* [THE EXERCISE] Pull out of the data below the stretch of lines bounded by the one containing "Recreate this object" and the one containing "const pocketBottomDrop = 160;", both bounds included, unchanged.

═════ SUPPLIED ENTRIES

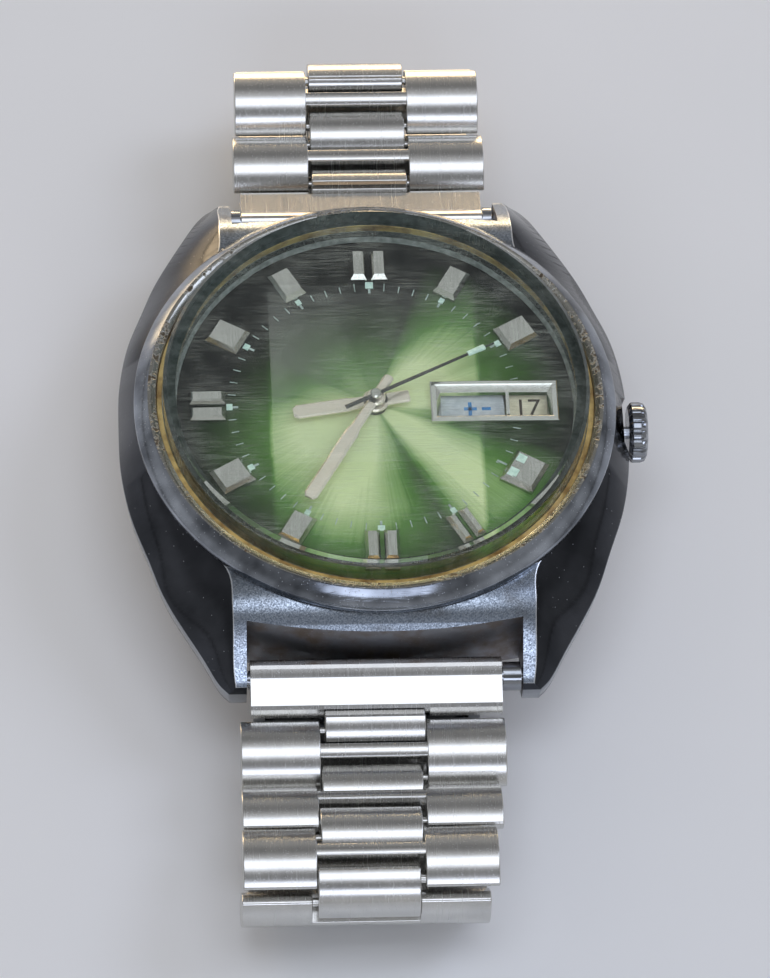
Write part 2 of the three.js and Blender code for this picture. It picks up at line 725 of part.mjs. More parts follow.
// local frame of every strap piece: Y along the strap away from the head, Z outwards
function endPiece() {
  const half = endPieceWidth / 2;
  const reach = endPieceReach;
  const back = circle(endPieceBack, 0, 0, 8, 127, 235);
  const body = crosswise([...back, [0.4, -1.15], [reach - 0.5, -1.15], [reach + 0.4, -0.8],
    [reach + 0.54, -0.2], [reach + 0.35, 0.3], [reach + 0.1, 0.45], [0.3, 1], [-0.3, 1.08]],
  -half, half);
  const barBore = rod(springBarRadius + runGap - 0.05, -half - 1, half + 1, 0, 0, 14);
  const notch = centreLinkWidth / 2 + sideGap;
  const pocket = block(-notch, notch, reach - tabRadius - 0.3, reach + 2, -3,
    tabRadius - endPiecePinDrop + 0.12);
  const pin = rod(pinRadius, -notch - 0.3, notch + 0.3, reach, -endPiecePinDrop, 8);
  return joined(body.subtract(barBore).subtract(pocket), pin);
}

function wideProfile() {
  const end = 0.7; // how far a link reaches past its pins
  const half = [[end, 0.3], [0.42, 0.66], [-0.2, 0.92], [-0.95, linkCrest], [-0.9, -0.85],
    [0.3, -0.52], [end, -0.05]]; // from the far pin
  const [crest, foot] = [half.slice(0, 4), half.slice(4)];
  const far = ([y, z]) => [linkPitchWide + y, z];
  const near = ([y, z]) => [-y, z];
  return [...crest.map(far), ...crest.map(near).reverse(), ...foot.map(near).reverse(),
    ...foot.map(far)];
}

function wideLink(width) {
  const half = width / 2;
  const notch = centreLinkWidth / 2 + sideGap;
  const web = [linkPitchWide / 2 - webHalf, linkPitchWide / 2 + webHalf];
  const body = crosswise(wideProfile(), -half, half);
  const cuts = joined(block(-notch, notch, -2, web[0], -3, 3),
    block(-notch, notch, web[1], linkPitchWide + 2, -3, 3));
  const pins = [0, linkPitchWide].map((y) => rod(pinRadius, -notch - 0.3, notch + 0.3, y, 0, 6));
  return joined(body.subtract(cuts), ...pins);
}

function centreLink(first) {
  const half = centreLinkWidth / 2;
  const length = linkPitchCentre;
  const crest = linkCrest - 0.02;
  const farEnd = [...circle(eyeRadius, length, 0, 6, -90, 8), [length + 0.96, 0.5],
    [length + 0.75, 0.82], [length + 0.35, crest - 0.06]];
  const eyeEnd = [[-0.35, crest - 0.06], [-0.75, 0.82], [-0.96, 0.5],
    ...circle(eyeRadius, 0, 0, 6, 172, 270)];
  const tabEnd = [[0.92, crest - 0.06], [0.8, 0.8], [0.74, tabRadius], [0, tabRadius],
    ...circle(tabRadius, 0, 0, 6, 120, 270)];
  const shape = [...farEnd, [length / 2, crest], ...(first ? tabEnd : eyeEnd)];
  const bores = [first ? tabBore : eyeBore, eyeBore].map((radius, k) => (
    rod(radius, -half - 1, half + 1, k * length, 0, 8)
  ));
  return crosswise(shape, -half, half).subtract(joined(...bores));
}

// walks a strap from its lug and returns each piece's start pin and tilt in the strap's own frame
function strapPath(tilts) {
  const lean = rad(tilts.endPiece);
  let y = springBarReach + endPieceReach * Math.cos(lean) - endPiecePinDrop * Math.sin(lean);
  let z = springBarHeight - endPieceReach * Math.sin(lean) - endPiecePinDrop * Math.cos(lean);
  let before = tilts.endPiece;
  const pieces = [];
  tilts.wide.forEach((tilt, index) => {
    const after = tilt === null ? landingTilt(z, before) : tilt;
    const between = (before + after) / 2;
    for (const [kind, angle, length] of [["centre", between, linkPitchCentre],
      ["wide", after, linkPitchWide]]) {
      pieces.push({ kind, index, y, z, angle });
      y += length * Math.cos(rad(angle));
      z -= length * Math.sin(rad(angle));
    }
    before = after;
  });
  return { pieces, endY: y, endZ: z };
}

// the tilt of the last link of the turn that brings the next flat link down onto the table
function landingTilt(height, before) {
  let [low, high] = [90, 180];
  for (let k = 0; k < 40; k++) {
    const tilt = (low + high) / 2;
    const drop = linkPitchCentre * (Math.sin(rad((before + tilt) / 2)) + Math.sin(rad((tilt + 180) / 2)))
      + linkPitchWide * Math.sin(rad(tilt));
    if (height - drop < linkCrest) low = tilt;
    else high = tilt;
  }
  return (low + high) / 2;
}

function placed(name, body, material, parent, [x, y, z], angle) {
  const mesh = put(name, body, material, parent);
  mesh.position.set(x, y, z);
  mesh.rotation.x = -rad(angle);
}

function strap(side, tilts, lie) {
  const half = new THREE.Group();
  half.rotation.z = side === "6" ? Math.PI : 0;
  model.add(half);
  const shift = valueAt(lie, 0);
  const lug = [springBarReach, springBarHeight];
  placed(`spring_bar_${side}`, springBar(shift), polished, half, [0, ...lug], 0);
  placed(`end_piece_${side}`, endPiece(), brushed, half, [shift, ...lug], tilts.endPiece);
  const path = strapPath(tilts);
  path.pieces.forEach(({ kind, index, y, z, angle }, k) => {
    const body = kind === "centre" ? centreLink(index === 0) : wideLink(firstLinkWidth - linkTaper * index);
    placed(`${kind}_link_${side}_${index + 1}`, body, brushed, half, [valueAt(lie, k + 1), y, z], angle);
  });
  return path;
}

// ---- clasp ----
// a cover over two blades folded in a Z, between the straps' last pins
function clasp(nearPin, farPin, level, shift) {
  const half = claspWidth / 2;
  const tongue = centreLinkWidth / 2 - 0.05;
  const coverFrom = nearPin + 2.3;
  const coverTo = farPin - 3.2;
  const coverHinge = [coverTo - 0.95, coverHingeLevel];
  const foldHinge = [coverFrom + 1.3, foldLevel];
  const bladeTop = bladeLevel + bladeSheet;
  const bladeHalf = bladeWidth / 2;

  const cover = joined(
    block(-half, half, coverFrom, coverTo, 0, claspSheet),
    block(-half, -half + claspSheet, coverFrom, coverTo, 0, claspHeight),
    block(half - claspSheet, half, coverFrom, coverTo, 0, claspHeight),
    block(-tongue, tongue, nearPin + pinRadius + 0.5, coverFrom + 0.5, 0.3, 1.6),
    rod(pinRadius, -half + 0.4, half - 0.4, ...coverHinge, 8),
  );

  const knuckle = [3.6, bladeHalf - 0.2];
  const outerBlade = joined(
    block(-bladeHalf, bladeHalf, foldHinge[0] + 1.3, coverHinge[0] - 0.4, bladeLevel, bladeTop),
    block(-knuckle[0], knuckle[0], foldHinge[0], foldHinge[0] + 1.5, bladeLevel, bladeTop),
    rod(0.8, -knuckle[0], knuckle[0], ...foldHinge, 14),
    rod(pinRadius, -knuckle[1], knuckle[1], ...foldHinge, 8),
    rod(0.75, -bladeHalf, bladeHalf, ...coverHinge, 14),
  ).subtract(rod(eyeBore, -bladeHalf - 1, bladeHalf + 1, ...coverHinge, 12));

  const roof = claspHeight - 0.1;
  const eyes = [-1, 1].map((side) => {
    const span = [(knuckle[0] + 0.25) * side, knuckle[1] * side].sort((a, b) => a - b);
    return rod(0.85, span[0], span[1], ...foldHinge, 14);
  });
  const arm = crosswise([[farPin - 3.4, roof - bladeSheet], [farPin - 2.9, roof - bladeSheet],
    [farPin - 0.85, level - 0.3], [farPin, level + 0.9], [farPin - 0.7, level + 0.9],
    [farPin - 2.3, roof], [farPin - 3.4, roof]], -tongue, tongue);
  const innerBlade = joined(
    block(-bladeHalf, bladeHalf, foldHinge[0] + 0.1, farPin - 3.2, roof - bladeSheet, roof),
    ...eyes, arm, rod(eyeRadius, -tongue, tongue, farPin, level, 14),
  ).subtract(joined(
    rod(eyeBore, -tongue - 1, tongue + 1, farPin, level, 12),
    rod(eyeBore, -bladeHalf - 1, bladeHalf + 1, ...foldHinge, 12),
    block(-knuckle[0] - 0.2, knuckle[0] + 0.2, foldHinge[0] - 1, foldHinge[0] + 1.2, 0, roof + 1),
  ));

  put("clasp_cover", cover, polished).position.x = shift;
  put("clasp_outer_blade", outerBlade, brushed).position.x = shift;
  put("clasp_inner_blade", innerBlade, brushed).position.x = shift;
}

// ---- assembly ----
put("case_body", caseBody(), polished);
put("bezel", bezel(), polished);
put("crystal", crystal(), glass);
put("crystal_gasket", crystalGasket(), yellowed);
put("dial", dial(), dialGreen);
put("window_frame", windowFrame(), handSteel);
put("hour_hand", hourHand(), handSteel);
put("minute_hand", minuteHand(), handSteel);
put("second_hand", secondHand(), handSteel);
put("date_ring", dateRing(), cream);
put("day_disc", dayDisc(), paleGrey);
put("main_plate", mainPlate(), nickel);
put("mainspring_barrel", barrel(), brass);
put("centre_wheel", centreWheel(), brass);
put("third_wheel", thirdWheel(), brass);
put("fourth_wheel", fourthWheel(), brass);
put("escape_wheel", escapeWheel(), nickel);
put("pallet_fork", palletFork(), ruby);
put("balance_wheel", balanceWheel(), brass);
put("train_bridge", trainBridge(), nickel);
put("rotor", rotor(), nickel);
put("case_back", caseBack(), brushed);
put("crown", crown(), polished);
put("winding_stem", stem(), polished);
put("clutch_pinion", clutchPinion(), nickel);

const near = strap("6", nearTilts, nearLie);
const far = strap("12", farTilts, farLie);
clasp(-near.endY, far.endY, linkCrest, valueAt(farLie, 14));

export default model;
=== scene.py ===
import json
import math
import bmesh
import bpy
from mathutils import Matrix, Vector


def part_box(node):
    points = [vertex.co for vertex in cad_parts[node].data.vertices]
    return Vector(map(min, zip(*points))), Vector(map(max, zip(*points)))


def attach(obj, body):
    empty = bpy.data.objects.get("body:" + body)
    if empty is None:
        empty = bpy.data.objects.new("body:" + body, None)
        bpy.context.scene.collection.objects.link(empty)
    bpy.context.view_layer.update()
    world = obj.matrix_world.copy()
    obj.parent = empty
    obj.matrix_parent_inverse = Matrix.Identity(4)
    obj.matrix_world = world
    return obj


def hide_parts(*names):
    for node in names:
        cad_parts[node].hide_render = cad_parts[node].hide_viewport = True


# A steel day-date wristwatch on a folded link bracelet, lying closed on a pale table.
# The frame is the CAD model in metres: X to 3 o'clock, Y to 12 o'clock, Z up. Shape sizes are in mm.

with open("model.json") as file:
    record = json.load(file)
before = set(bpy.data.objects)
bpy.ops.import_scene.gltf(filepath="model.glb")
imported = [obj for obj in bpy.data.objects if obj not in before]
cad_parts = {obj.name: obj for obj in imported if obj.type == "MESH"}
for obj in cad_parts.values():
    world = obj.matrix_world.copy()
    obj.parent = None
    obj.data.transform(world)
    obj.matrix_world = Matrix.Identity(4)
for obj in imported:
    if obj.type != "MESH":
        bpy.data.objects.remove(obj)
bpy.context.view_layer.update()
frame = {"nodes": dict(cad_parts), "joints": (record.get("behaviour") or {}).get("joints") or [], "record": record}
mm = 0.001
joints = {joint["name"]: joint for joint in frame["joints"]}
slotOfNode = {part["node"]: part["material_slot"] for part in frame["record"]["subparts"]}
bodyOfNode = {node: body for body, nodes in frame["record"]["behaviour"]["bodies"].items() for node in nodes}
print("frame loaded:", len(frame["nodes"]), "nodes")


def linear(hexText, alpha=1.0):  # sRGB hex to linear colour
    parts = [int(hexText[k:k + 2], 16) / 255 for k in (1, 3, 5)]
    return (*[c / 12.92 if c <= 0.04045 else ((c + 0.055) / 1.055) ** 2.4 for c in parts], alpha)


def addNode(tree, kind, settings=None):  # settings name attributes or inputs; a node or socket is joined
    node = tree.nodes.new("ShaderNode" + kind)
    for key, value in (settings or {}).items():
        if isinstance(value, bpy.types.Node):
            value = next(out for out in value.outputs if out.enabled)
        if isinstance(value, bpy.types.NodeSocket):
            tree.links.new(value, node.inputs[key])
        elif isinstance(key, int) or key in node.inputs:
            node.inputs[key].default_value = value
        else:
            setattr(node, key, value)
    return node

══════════
═════ SUPPLIED ENTRIES

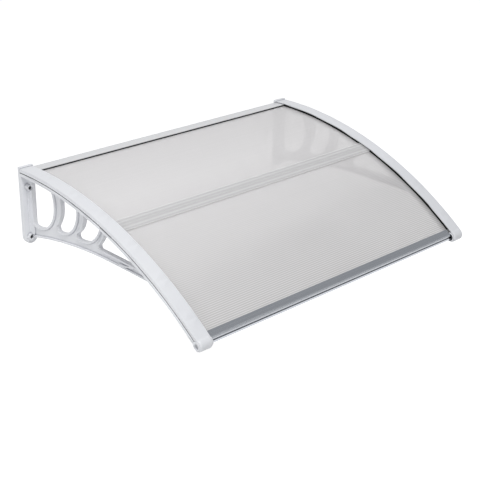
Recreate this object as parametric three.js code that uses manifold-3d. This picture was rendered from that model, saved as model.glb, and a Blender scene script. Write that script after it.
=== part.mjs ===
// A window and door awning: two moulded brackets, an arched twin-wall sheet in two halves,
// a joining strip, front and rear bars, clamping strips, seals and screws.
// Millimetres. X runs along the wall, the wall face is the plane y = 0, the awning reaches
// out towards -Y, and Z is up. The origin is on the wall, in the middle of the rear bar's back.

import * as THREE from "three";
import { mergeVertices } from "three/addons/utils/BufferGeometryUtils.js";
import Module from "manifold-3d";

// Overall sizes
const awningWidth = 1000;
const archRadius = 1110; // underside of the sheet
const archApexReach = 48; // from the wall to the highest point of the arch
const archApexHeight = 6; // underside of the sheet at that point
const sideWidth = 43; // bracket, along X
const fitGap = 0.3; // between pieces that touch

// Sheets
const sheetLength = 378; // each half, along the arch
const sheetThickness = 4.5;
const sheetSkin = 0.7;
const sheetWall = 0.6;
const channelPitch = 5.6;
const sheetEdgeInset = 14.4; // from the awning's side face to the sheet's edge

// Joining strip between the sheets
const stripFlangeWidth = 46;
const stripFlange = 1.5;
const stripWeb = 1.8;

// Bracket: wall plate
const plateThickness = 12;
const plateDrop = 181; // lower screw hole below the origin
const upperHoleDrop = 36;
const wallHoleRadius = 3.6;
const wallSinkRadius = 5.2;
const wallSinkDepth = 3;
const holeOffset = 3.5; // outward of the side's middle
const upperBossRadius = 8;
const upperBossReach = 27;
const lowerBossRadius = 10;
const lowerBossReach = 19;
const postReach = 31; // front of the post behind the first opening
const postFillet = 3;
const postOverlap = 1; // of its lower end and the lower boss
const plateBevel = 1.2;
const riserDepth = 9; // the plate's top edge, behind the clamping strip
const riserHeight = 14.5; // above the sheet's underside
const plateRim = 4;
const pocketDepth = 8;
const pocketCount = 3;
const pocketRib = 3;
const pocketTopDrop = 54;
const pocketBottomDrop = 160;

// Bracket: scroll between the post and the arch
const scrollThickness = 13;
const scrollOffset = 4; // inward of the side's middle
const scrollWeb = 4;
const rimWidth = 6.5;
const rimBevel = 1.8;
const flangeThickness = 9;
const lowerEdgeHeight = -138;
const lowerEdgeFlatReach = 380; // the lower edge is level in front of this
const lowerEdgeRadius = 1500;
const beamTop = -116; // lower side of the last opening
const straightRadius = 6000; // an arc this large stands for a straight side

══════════

* [OUTPUT OF THE EXERCISE]
Recreate this object as parametric three.js code that uses manifold-3d. This picture was rendered from that model, saved as model.glb, and a Blender scene script. Write that script after it.
=== part.mjs ===
// A window and door awning: two moulded brackets, an arched twin-wall sheet in two halves,
// a joining strip, front and rear bars, clamping strips, seals and screws.
// Millimetres. X runs along the wall, the wall face is the plane y = 0, the awning reaches
// out towards -Y, and Z is up. The origin is on the wall, in the middle of the rear bar's back.

import * as THREE from "three";
import { mergeVertices } from "three/addons/utils/BufferGeometryUtils.js";
import Module from "manifold-3d";

// Overall sizes
const awningWidth = 1000;
const archRadius = 1110; // underside of the sheet
const archApexReach = 48; // from the wall to the highest point of the arch
const archApexHeight = 6; // underside of the sheet at that point
const sideWidth = 43; // bracket, along X
const fitGap = 0.3; // between pieces that touch

// Sheets
const sheetLength = 378; // each half, along the arch
const sheetThickness = 4.5;
const sheetSkin = 0.7;
const sheetWall = 0.6;
const channelPitch = 5.6;
const sheetEdgeInset = 14.4; // from the awning's side face to the sheet's edge

// Joining strip between the sheets
const stripFlangeWidth = 46;
const stripFlange = 1.5;
const stripWeb = 1.8;

// Bracket: wall plate
const plateThickness = 12;
const plateDrop = 181; // lower screw hole below the origin
const upperHoleDrop = 36;
const wallHoleRadius = 3.6;
const wallSinkRadius = 5.2;
const wallSinkDepth = 3;
const holeOffset = 3.5; // outward of the side's middle
const upperBossRadius = 8;
const upperBossReach = 27;
const lowerBossRadius = 10;
const lowerBossReach = 19;
const postReach = 31; // front of the post behind the first opening
const postFillet = 3;
const postOverlap = 1; // of its lower end and the lower boss
const plateBevel = 1.2;
const riserDepth = 9; // the plate's top edge, behind the clamping strip
const riserHeight = 14.5; // above the sheet's underside
const plateRim = 4;
const pocketDepth = 8;
const pocketCount = 3;
const pocketRib = 3;
const pocketTopDrop = 54;
const pocketBottomDrop = 160;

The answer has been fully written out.